The last sniping game to be released was Sniper Elite V2, a different game from a different publisher set in a different time. It did ok, and there were some cool little features in that (such as the traps, the slow mo bullets - which I know you did too in the last game), but the question is do you try to compete with that, do you learn from the release and reviews and do you tweak your game to make it better?
As you’ve said yourself – it’s a different game. We’ve obviously played Sniper Elite and we’re sure the good people at Rebellion played Ghost Warrior but apart from the sniper in both games, it’s a totally different experience. And our guns shoot farther ;).
What real life input from the military have you had, if any? Do you use consultants?

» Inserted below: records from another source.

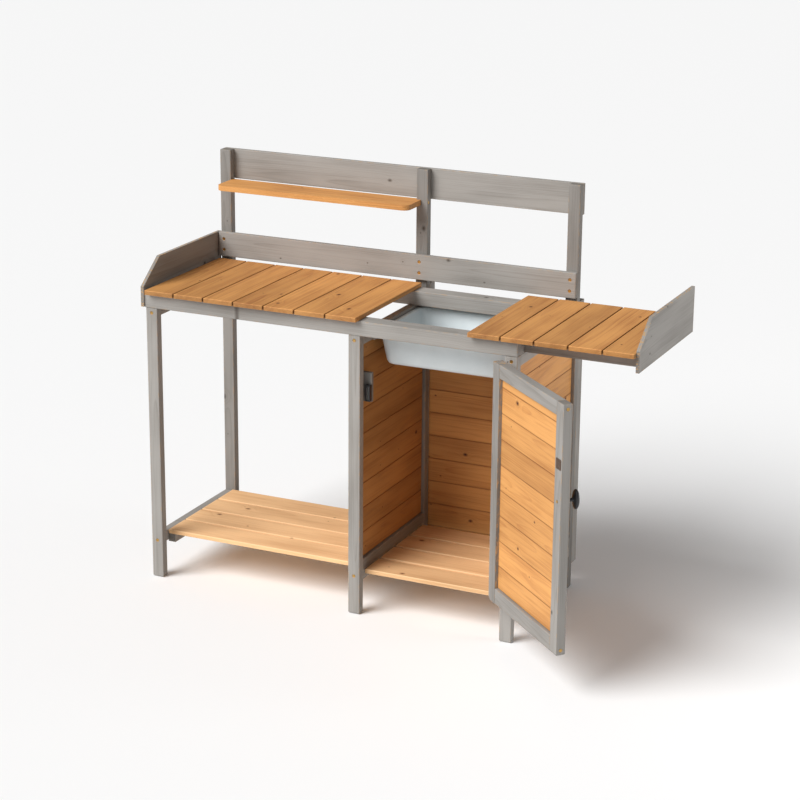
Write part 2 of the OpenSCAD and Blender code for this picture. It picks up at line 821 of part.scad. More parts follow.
left_leg();
middle_leg();
right_leg();
left_post();
middle_post();
right_post();
front_rail();
back_rail();
left_top_rail();
middle_top_rail();
right_top_rail();
left_bottom_rail();
middle_bottom_rail();
right_bottom_rail();
wall_sills();
lower_backboard();
upper_backboard();
small_shelf();
left_side_panel();
fixed_slat(0);  // fixed_slat_1
fixed_slat(1);  // fixed_slat_2
fixed_slat(2);  // fixed_slat_3
fixed_slat(3);  // fixed_slat_4
fixed_slat(4);  // fixed_slat_5
fixed_slat(5);  // fixed_slat_6
fixed_slat(6);  // fixed_slat_7
slide_slat(0);  // slide_slat_1
slide_slat(1);  // slide_slat_2
slide_slat(2);  // slide_slat_3
slide_slat(3);  // slide_slat_4
slide_slat(4);  // slide_slat_5
slide_front_batten();
slide_back_batten();
slide_side_panel();
bay_floor_slats();
cabinet_floor_slats();
floor_cleats();
middle_wall_boards();
right_wall_boards();
back_boards();
back_stiles();
basin();
basin_cleats();
door_hinge_stile();
door_free_stile();
door_top_rail_piece();
door_bottom_rail_piece();
door_boards();
door_knob();
strike_plate();
hinge_frame_leaves();
hinge_door_leaves();
catch_block();
magnetic_catch();
frame_screws();
door_screws();
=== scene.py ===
import json
import math
import random
import bmesh
import bpy
import numpy as np
from mathutils import Matrix, Vector


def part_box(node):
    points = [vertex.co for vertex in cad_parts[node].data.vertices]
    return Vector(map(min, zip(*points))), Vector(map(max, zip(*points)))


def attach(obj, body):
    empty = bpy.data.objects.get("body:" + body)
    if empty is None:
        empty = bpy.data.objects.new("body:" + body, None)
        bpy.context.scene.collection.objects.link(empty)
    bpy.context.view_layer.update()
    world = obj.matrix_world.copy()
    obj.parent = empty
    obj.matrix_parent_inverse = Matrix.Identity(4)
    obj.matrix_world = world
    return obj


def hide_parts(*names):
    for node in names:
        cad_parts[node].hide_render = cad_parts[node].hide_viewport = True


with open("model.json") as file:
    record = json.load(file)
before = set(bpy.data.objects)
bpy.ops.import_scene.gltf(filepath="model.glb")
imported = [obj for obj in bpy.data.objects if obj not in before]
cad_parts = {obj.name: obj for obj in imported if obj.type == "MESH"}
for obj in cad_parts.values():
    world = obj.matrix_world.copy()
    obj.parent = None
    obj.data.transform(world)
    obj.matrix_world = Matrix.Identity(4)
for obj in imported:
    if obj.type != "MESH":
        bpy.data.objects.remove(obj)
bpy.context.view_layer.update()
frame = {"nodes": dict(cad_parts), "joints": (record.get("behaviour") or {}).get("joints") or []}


# ---------------------------------------------------------------------------------------------
# Camera: a long lens standing to the right of the bench and above it, looking down on the
# worktop.

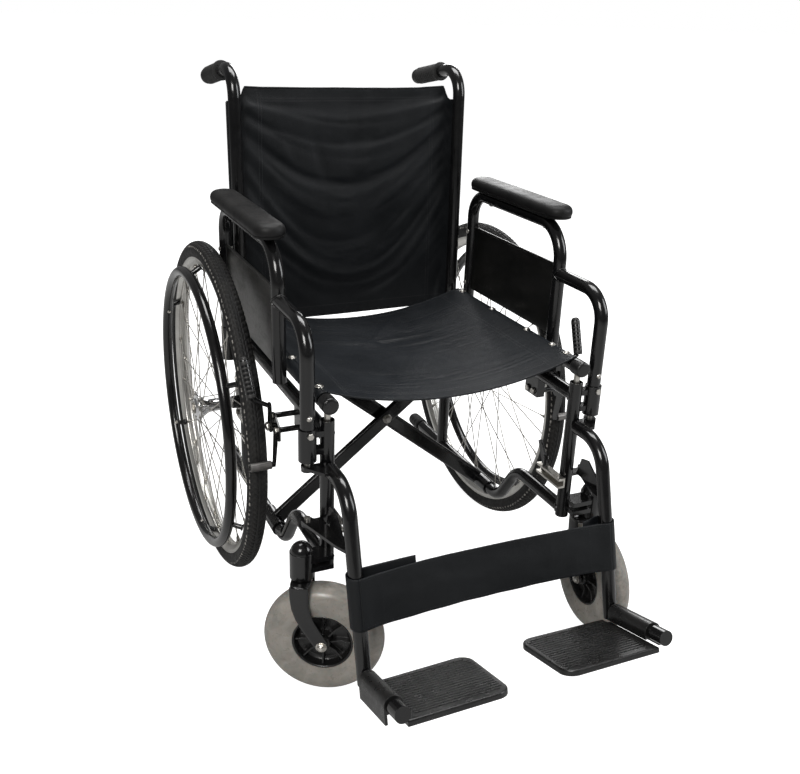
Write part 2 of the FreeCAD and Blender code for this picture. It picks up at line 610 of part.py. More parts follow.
def footplate(side):
    """A plastic footplate with ridges across its top and rounded corners."""
    near, far = PLATE_REACH
    rear, front = PLATE_DEPTH
    low, high = PLATE_DROP
    slab = plate([(near, rear), (far, rear - 6), (far, front - 2), (near, front)], "z", low, high)
    corners = [e for e in slab.Edges if abs(e.Vertexes[0].Z - e.Vertexes[1].Z) > 1
               and e.Vertexes[0].X > far - 1]
    slab = slab.makeFillet(22, corners)
    rim = [e for e in slab.Edges if all(abs(v.Z - high) < 0.01 for v in e.Vertexes)]
    slab = slab.makeFillet(3, rim)
    pitch = (front - rear - 24) / (PLATE_RIDGES - 1)
    ridges = []
    for n in range(PLATE_RIDGES):
        t = rear + 8 + n * pitch
        inset = 14 if n in (0, PLATE_RIDGES - 1) else 8
        ridges.append(box((near + 16, t, high - 1), (far - inset, t + 2, high + 1.1)))
    leg_room = box((0, rear - 1, low - 1), (16, 14, high + 1))
    whole = slab.fuse(ridges).cut(leg_room)
    return mirrored([whole.transformed(foot_frame().toMatrix())], side)


def footplate_hinge(side):
    """The saddle over the hinge rod, whose inner cheek carries the plate."""
    bore = rod(V(0, 0, 0), V(0, 150, 0), 8.5 + RUNNING_GAP)
    start, end = 14.0, 108.0
    barrel = rod(V(0, start, 0), V(0, end, 0), 14.5)
    cheeks = box((-14.5, start, -25), (14.5, end, 0))
    inside = box((-10.5, start - 1, -26), (10.5, end + 1, -10.5))
    saddle = barrel.fuse(cheeks).cut(bore).cut(inside)
    shelf = box((10.5, start + 6, -26.5), (44, end - 8, -22.2))
    saddle = saddle.fuse(shelf)
    plate_room = box((PLATE_REACH[0] - 0.01, start - 4, PLATE_DROP[0]), (80, 150, PLATE_DROP[1] + 3))
    saddle = saddle.cut(plate_room)
    return mirrored([saddle.transformed(foot_frame().toMatrix())], side)


def latch_lever(side):
    """The small black lever that frees the hanger, on an upright pin behind the post."""
    x = FRAME_X - TUBE_R - 7
    outline = [(-400, 282), (-386, 282), (-368, 318), (-374, 322), (-392, 300), (-402, 292)]
    blade = plate(outline, "x", x - 2, x + 2)
    pin = rod(V(x, -394, 280.4), V(x, -394, 300), 4.5)
    return mirrored([blade.fuse(pin)], side)


def calf_strap():
    """The calf strap across the front of both hanger tubes."""
    low, high = STRAP_Z
    slope = math.tan(math.radians(FOOT_SLOPE))
    near = TUBE_R + 0.8
    rear = [(FOOT_Y + (z - FOOT_Z) * slope - near / math.cos(math.radians(FOOT_SLOPE)), z)
            for z in (low, high)]
    outline = [rear[0], rear[1], (rear[1][0] - 4, rear[1][1]), (rear[0][0] - 4, rear[0][1])]
    half = HANGER_X + TUBE_R + 4
    return [plate(outline, "x", -half, half)]


# --- brake ------------------------------------------------------------------------------------
def brake_bracket(side):
    """A clamp on the upper side tube, two rods, and the plate that the brake turns on."""
    tube = rod(V(FRAME_X, -400, UPPER_TUBE_Z), V(FRAME_X, -200, UPPER_TUBE_Z), TUBE_R)
    clamp = box((FRAME_X - 9, -334, 383), (FRAME_X + 6, -294, 425)).cut(tube)
    rods = [rod(V(FRAME_X + 6, y, z), V(258.5, y, z), 4.5) for y, z in ((-302, 407), (-326, 392))]
    outline = [(-336, 376), (-314, 372), (-298, 384), (-296, 412), (-312, 414), (-336, 400)]
    face = rounded(plate(outline, "x", 258.5, 261.5), 4, (1, 0, 0))
    pins = [rod(V(261.5, *BRAKE_PIVOT), V(269.5, *BRAKE_PIVOT), 4),
            rod(V(261.5, *SHOE_PIVOT), V(265.4, *SHOE_PIVOT), 3.5)]
    heads = [dome(V(269.5, *BRAKE_PIVOT), V(1, 0, 0), 6.5, 4)]
    return mirrored([clamp] + rods + [face, pins[0].fuse(heads), pins[1]], side)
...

Yes we do consult real military experts but we’re not allowed to talk about it that much. You’d be amazed how much stuff you don’t even notice happens when a sniper takes the shot. Like stopping to breathe and not inhaling any air. We even recorded muscle tension with a camera attached to a rifle. Cool stuff, really.
The dev team was coached on how a real sniper rifle operates, what are the crucial factors in operating one and then practiced that on the range. I think what they’ve learnt is really visible in the game and will provide gamers with that extra layer of authenticity they come to expect of SGW2. One very cool feature we introduced, thanks to this, is what we call the Motion Sense Trigger System mentioned before.
How accurate are the weapons to their real life counterparts?
Very. We’ve spent a load of time on making the rifles look as real as it can get. All in all, it’s the rifles that are the second main hero of the game.
Finally, more of a request than a question, give us something exclusive to report that no one else knows!!
Anderson loves dubstep and when he’s not saving the world, he likes to cook traditional Polish dishes like Bigos.